Reveal output folder after success

If enabled, the plugin opens the run output folder in your OS file explorer.


Run artifacts

Each run produces:

  • A run folder: pdf-toolkit_Output/<run-id>/...
  • A CLI-written manifest.json inside that folder
  • A job entry stored via Obsidian plugin data (recent runs only; kept bounded)

The job record includes:

  • command args
  • status + exit code
  • input path (when relevant)
  • output folder + manifest path
  • last chunk of stdout/stderr (useful for debugging without scrolling a terminal)

Troubleshooting

  • “Set the CLI command path…” You haven’t configured CLI command yet (Settings → PDF Toolkit).

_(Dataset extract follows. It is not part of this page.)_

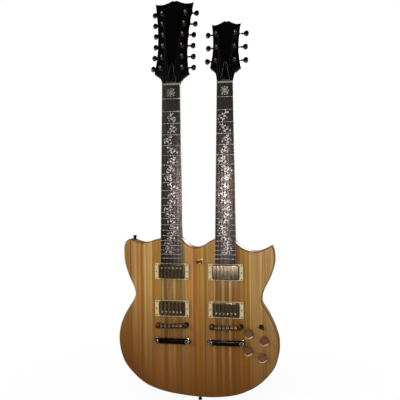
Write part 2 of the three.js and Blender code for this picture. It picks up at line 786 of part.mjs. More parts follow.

  • Command runs in terminal but not in Obsidian Use an explicit CLI command path (don’t rely on PATH). If using python -m pdf-toolkit, make sure the Python you point at has pdf-toolkit installed.

  • Nothing happens / no output Open the Jobs panel → check stderr tail + exit code. Also try setting verbosity to verbose to surface more CLI logging.


Development notes

  • The plugin uses small “option modals” for the handful of knobs needed in practice.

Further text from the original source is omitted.